AVAILABLE DATA start

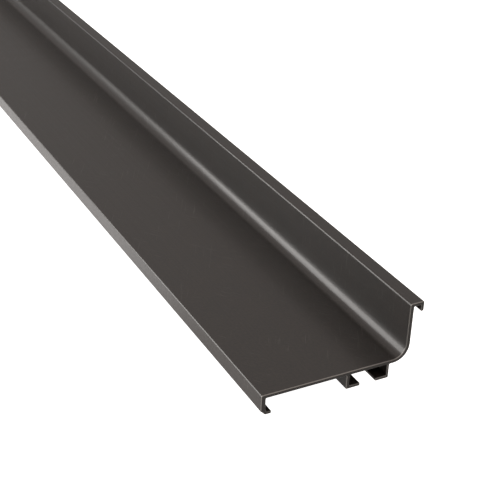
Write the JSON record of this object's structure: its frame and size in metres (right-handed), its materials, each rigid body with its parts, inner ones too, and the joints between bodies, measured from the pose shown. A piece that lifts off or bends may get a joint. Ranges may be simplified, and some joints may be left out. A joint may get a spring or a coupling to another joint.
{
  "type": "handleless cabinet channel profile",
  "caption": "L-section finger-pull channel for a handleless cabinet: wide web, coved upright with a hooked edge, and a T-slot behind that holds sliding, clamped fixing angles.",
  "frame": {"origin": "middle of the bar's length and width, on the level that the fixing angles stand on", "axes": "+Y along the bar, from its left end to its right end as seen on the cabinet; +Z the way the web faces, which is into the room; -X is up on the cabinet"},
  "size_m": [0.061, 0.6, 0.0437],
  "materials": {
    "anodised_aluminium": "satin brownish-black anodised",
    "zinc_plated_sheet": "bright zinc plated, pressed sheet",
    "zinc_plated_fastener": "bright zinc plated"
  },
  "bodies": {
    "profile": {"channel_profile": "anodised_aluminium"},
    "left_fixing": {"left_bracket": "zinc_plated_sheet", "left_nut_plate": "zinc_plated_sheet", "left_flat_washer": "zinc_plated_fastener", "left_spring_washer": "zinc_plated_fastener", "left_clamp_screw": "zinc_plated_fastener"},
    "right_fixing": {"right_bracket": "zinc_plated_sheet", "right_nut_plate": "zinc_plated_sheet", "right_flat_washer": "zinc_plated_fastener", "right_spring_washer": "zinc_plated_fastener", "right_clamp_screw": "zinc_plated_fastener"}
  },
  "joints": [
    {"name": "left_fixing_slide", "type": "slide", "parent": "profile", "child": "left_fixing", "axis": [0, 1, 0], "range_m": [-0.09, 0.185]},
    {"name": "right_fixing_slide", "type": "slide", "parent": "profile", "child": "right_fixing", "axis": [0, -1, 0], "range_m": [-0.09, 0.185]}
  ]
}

AVAILABLE DATA end

• [DIRECTIVE] Extract all of the data shown above and repeat it verbatim.

• [ANSWER TO THE TASK]
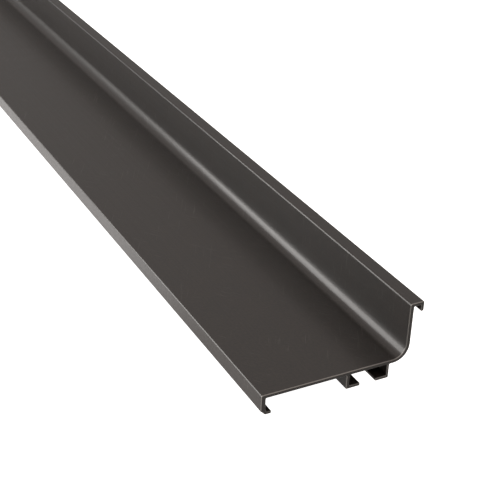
Write the JSON record of this object's structure: its frame and size in metres (right-handed), its materials, each rigid body with its parts, inner ones too, and the joints between bodies, measured from the pose shown. A piece that lifts off or bends may get a joint. Ranges may be simplified, and some joints may be left out. A joint may get a spring or a coupling to another joint.
{
  "type": "handleless cabinet channel profile",
  "caption": "L-section finger-pull channel for a handleless cabinet: wide web, coved upright with a hooked edge, and a T-slot behind that holds sliding, clamped fixing angles.",
  "frame": {"origin": "middle of the bar's length and width, on the level that the fixing angles stand on", "axes": "+Y along the bar, from its left end to its right end as seen on the cabinet; +Z the way the web faces, which is into the room; -X is up on the cabinet"},
  "size_m": [0.061, 0.6, 0.0437],
  "materials": {
    "anodised_aluminium": "satin brownish-black anodised",
    "zinc_plated_sheet": "bright zinc plated, pressed sheet",
    "zinc_plated_fastener": "bright zinc plated"
  },
  "bodies": {
    "profile": {"channel_profile": "anodised_aluminium"},
    "left_fixing": {"left_bracket": "zinc_plated_sheet", "left_nut_plate": "zinc_plated_sheet", "left_flat_washer": "zinc_plated_fastener", "left_spring_washer": "zinc_plated_fastener", "left_clamp_screw": "zinc_plated_fastener"},
    "right_fixing": {"right_bracket": "zinc_plated_sheet", "right_nut_plate": "zinc_plated_sheet", "right_flat_washer": "zinc_plated_fastener", "right_spring_washer": "zinc_plated_fastener", "right_clamp_screw": "zinc_plated_fastener"}
  },
  "joints": [
    {"name": "left_fixing_slide", "type": "slide", "parent": "profile", "child": "left_fixing", "axis": [0, 1, 0], "range_m": [-0.09, 0.185]},
    {"name": "right_fixing_slide", "type": "slide", "parent": "profile", "child": "right_fixing", "axis": [0, -1, 0], "range_m": [-0.09, 0.185]}
  ]
}